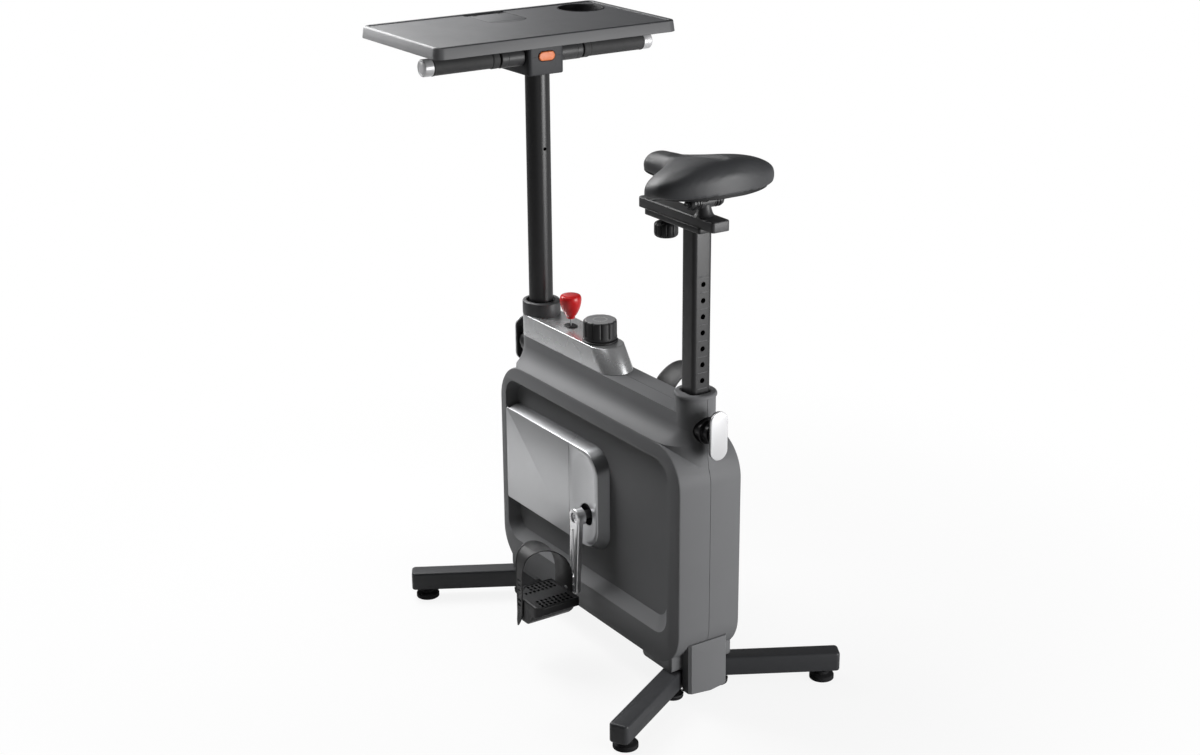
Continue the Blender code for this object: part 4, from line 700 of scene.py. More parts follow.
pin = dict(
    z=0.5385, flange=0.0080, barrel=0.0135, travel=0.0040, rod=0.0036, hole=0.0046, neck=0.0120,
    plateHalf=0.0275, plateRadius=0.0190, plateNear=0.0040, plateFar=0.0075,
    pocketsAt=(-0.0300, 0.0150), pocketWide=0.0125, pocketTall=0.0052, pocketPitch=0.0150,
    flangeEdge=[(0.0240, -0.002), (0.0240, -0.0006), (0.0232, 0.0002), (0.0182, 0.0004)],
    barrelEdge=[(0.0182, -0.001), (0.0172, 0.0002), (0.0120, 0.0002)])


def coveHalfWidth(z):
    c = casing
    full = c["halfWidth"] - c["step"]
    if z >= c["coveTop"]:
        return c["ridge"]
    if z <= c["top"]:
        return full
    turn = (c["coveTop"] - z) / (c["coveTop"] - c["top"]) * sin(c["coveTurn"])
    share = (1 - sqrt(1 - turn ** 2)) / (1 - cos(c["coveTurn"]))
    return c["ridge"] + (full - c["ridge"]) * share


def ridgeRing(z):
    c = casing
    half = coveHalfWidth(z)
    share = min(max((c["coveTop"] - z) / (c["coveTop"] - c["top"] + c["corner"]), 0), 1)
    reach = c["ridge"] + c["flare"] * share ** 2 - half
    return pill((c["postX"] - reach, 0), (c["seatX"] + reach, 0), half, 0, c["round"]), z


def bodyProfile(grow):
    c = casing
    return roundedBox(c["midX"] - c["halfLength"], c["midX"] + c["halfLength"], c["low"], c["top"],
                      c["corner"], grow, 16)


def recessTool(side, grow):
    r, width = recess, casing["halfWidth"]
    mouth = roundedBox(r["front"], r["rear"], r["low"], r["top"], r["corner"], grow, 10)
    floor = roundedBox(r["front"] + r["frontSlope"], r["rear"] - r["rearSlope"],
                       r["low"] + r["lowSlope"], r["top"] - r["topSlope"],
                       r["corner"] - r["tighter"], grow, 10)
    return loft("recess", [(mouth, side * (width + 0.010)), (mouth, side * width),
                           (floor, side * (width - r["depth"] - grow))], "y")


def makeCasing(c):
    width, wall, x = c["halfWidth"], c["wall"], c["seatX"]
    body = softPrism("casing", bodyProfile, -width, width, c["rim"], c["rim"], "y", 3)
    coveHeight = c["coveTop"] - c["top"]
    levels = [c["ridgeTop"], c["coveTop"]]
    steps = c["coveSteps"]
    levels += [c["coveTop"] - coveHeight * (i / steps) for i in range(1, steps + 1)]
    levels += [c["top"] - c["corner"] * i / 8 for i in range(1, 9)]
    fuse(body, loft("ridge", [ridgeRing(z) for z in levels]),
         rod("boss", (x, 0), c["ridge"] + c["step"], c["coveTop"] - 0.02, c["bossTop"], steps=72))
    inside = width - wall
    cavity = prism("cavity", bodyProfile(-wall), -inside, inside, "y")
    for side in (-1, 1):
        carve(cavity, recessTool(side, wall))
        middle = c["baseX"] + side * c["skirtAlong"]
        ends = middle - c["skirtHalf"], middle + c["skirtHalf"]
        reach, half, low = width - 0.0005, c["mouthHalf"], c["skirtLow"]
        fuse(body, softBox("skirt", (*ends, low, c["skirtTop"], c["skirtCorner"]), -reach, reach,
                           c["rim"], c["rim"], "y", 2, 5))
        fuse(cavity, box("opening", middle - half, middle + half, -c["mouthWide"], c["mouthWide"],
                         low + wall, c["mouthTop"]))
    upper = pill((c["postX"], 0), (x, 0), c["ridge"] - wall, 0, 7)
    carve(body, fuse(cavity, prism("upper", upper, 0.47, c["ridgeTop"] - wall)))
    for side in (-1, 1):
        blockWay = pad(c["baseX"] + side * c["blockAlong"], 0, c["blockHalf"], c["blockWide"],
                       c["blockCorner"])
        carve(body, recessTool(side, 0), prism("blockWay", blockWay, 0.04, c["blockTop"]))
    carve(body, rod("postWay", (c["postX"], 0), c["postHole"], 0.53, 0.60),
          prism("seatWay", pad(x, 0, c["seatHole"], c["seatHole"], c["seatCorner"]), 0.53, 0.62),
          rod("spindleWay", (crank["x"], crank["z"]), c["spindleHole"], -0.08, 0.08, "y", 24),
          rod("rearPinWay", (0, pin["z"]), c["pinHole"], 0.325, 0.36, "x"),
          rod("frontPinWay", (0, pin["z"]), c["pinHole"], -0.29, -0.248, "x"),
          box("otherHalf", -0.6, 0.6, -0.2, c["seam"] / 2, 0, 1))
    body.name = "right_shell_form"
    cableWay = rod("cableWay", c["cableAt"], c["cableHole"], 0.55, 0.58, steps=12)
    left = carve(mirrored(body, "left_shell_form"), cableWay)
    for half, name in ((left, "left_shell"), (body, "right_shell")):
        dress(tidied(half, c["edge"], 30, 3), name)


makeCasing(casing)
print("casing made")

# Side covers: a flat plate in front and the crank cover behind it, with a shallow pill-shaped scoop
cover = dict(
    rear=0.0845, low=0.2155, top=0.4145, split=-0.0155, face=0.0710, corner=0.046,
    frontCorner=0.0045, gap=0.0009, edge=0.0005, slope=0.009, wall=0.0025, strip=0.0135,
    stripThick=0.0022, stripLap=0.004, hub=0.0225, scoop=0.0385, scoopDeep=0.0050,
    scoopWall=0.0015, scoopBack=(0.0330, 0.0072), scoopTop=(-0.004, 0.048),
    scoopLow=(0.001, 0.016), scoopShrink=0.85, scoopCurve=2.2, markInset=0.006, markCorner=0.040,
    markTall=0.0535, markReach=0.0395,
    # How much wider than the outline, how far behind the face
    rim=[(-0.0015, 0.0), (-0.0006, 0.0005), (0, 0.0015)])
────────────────
Short problem: Look at the material above and copy, word for word, its lines from the first through the one containing "(floor, side *".

Written solution:
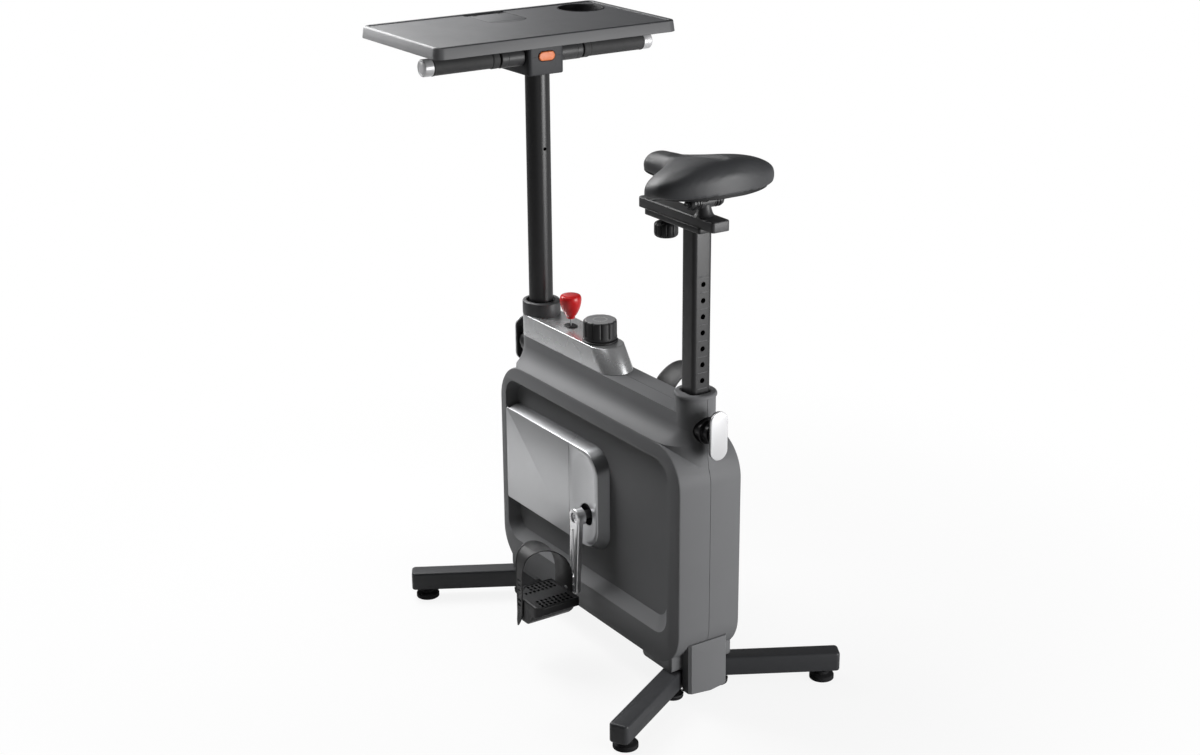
Continue the Blender code for this object: part 4, from line 700 of scene.py. More parts follow.
pin = dict(
    z=0.5385, flange=0.0080, barrel=0.0135, travel=0.0040, rod=0.0036, hole=0.0046, neck=0.0120,
    plateHalf=0.0275, plateRadius=0.0190, plateNear=0.0040, plateFar=0.0075,
    pocketsAt=(-0.0300, 0.0150), pocketWide=0.0125, pocketTall=0.0052, pocketPitch=0.0150,
    flangeEdge=[(0.0240, -0.002), (0.0240, -0.0006), (0.0232, 0.0002), (0.0182, 0.0004)],
    barrelEdge=[(0.0182, -0.001), (0.0172, 0.0002), (0.0120, 0.0002)])


def coveHalfWidth(z):
    c = casing
    full = c["halfWidth"] - c["step"]
    if z >= c["coveTop"]:
        return c["ridge"]
    if z <= c["top"]:
        return full
    turn = (c["coveTop"] - z) / (c["coveTop"] - c["top"]) * sin(c["coveTurn"])
    share = (1 - sqrt(1 - turn ** 2)) / (1 - cos(c["coveTurn"]))
    return c["ridge"] + (full - c["ridge"]) * share


def ridgeRing(z):
    c = casing
    half = coveHalfWidth(z)
    share = min(max((c["coveTop"] - z) / (c["coveTop"] - c["top"] + c["corner"]), 0), 1)
    reach = c["ridge"] + c["flare"] * share ** 2 - half
    return pill((c["postX"] - reach, 0), (c["seatX"] + reach, 0), half, 0, c["round"]), z


def bodyProfile(grow):
    c = casing
    return roundedBox(c["midX"] - c["halfLength"], c["midX"] + c["halfLength"], c["low"], c["top"],
                      c["corner"], grow, 16)


def recessTool(side, grow):
    r, width = recess, casing["halfWidth"]
    mouth = roundedBox(r["front"], r["rear"], r["low"], r["top"], r["corner"], grow, 10)
    floor = roundedBox(r["front"] + r["frontSlope"], r["rear"] - r["rearSlope"],
                       r["low"] + r["lowSlope"], r["top"] - r["topSlope"],
                       r["corner"] - r["tighter"], grow, 10)
    return loft("recess", [(mouth, side * (width + 0.010)), (mouth, side * width),
                           (floor, side * (width - r["depth"] - grow))], "y")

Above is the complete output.